One of the metaphors that I ran across in my research is this: To begin creating a mandala, one must take a top-down view of the subject of the mandala, much like looking down at a big tree from the sky. The center of the picture will be the “point” of the top of the tree. The “circle” will be the branches and leaves, while the roots wind up being the “Square” on the outside.
This reminds me of the Tree of Life Mandala, a mandala for everyone, explaining our natural place in the natural order of things. The outer layer, or Roots, is our Square. This is how we put order to the outside universe. Humans turn naturally round things into squares, then we use squares as a measure of “balance” and “rightness”. Houses, tables, computers, or paper; everything we know and love as “correct” has right angles and straight sides. However, anyone who has ever left a 2X4 in the yard for a season knows that nature hates straight lines. Yet, we continue to judge structure by straight lines. This is like our “roots”….we must know where we stand upon the earth, just like the fir tree. Our mandala square is our root structure.
The branches of any tree, when given balanced light and nutrients, typically come up round no matter what variety of tree we look at.

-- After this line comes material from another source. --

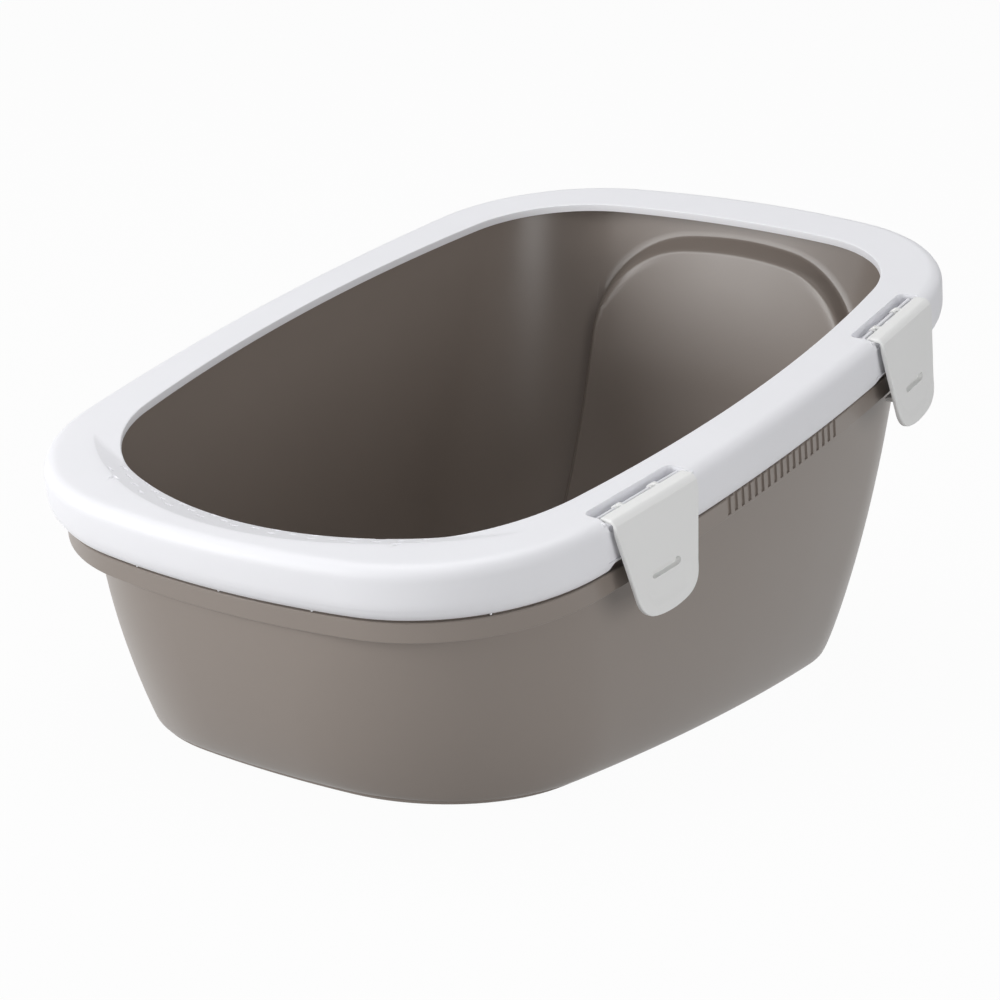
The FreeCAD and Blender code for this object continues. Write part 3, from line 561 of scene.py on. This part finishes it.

All tree trunks are round. For that matter, all Suns, planets, sunflowers, cloverleaves, pinecones, seeds, berries, bones, etc. come out round. There’s something to be said about roundness that is very natural and dynamic. Branches and leaves of a tree are the source of energy for that tree. As the sun shines down, the leaves absorb the sunlight and translate that into nutrition for the tree. This also corresponds to our mandala.
The circular part of the mandala represents our Invisible world, the world where all are One, where I recognize that you are no different from me. This is where we recognize that our friends and family are sources of energy for us. The interchange is not between the Sun and the Leaves, but between your consciousness and mine. This can only happen if I accept you exactly as you are, and recognize that you are me at some deeper level.
The point in the center of the Tree of Life is the Self, which corresponds to the tip of the top of the tree. This is the point of the tree that receives the most sunlight, where the newest growth can be found, where the energy of the tree itself culminates at a point. This is the inner “I”, the individual. This part of the tree is the most dynamic; this point of the mandala is the most illusive. It is here, at the center of it all, which we find ourselves when left to our own thoughts.
When we look at the distance between the square and the circle, we notice that there is less space than we have between the circle and the point. This is representational of the balance of the Tree of Life. A tree’s roots typically have a mass that is equivalent to the portion of the tree above ground. This keeps the tree structure in balance. The space between square and circle, therefore, represents the nearly equal size of the Visible and Invisible Universes. This means that most of the detail of a mandala, and most of the excitement of the Tree of Life, happen between the Circle (or Branches) and the Point (or Top.) Different traditions put these details in different formats and symbols, but that’s where you will find almost all the detail in mandalas, and all the excitement in life.
As we add detail, we can see that squirrels and birds in the tangling branches are equivalent to the figures of triangles, flowers, jewels, monsters, and other constructs we find in mandalas. Some mandalas incorporate yet another circle beyond the square, symbolizing the Bigger Order of the Universe, or the planet Earth in comparison to the tree metaphor. Some mandalas have other shapes like triangles, teardrops, or spirals in the space between the point and the circle. It is these details that make each mandala unique to it’s purpose. The mandala can symbolize anything at all, whether it can be verbalized, visualized, or conceptualized.
The Tree of Life encompasses all things, and all things are a part of the Tree of Life. We can find our roots, branch out to others, and reach for the very top. We can square our debts, circle around with our friends, and point out our own path work. These metaphors only scratch the surface of what we find when we meditate on the Tree of Life Mandala.
Consider your own Tree of Life, and what details you would have playing in the limbs of your circle. What twists and turns will your branches take? Where do you put your roots? Which direction is your highest leaf pointed? What details lie between the point of the inner you and the circle of community around you? How do you bring order to your chaos? The answers to these questions will help guide you to discover the mandala you have already created of your own life. All you have to do now is draw it!